[Ocfs2-devel] [PATCH] unlink performance: wait for open lock in case of dirs

Sat Jun 29 23:44:12 PDT 2013

On 06/29/2013 07:12 AM, Andrew Morton wrote:

> On Fri, 14 Jun 2013 21:05:10 -0500 Goldwyn Rodrigues <rgoldwyn at gmail.com> wrote:
> 
>> This patch is to improve the unlink performance. Here is the scenario:
>>
>> On node A, create multiple directories say d1-d8, and each have 3
>> files under it f1, f2 and f3.
>> On node B, delete all directories using rm -Rf d*
>>
>> The FS first unlinks f1, f2 and f3. However, when it performs
>> ocfs2_evict_inode() -> ocfs2_delete_inode() ->
>> ocfs2_query_inode_wipe() -> ocfs2_try_open_lock() on d1, it fails
>> with -EAGAIN. The open lock fails because on the remote node
>> a PR->EX convert takes longer than a simple EX grant.
>>
>> This starts a checkpoint because OCFS2_INODE_DELETED flag is not set
>> on the directory inode. Now, a checkpoint interferes with the journaling
>> of the inodes deleted in the following unlinks, in our case,
>> directories d2-d8 and the files contained in it.
>>
>> With this patch, We wait on a directory EX lock only if we already
>> have an open_lock in PR mode. This way we will avoid the ABBA locking.
>>
>> By waiting for the open_lock on the directory, I am getting a unlink
>> performance improvement of a rm -Rf of 50-60% in the usual case.
>>
>> Also, folded ocfs2_open_lock and ocfs2_try_open_lock into one.
>>
>> Let me know if you would like to see the test case.
> 
> We need some more review and test of this patch, please.
> 
> The patch doesn't apply to current kernels - please redo, retest and
> resend it.
> 
> In particular, the kernel you're patching doesn't have the
> ocfs2_is_hard_readonly() tests in ocfs2_open_lock() and
> ocfs2_try_open_lock().
> 
> And looking at those tests, I wonder about ocfs2_open_lock().
> 
> : int ocfs2_open_lock(struct inode *inode)
> : {
> : 	int status = 0;
> : 	struct ocfs2_lock_res *lockres;
> : 	struct ocfs2_super *osb = OCFS2_SB(inode->i_sb);
> : 
> : 	BUG_ON(!inode);
> : 
> : 	mlog(0, "inode %llu take PRMODE open lock\n",
> : 	     (unsigned long long)OCFS2_I(inode)->ip_blkno);
> : 
> : 	if (ocfs2_is_hard_readonly(osb) || ocfs2_mount_local(osb))
> : 		goto out;
> : 
> : 	lockres = &OCFS2_I(inode)->ip_open_lockres;
> : 
> : 	status = ocfs2_cluster_lock(OCFS2_SB(inode->i_sb), lockres,
> : 				    DLM_LOCK_PR, 0, 0);
> : 	if (status < 0)
> : 		mlog_errno(status);
> : 
> : out:
> : 	return status;
> : }
> 
> It will return zero if ocfs2_is_hard_readonly().  Is that correct? 

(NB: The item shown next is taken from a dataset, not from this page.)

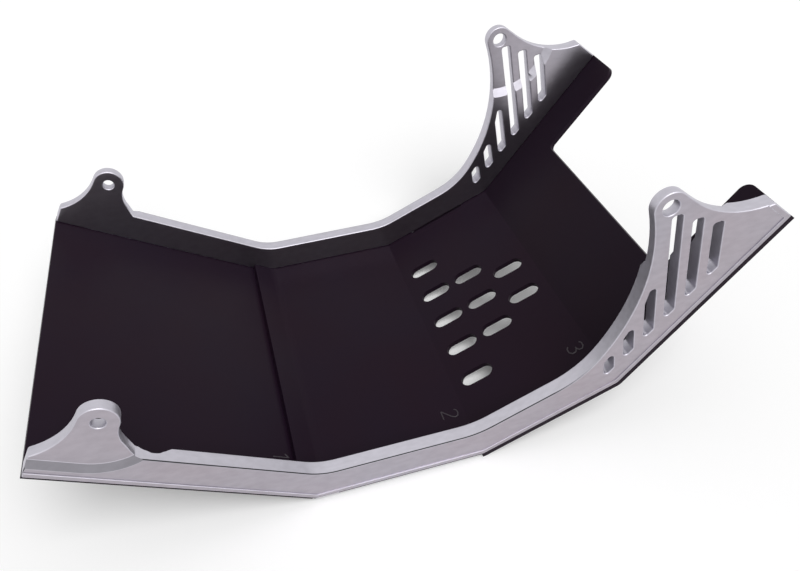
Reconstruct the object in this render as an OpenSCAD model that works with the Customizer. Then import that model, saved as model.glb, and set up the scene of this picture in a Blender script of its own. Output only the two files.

> Should it return -EROFS for writes? 

Hi Andrew,

That is correct for the current design, because ocfs2_open_lock() is
implemented to grant a lock in protect read mode.

The ocfs2_is_hard_readonly() has been introduced to ocfs2_open_lock()
by commit: 03efed8a2a1b8e00164eb4720a82a7dd5e368a8e

    ocfs2: Bugfix for hard readonly mount
        ocfs2 cannot currently mount a device that is readonly at the media
    ("hard readonly").  Fix the broken places.
    see detail: http://oss.oracle.com/bugzilla/show_bug.cgi?id=1322

> After your patch, this code does
> know whether the attempt was for a write.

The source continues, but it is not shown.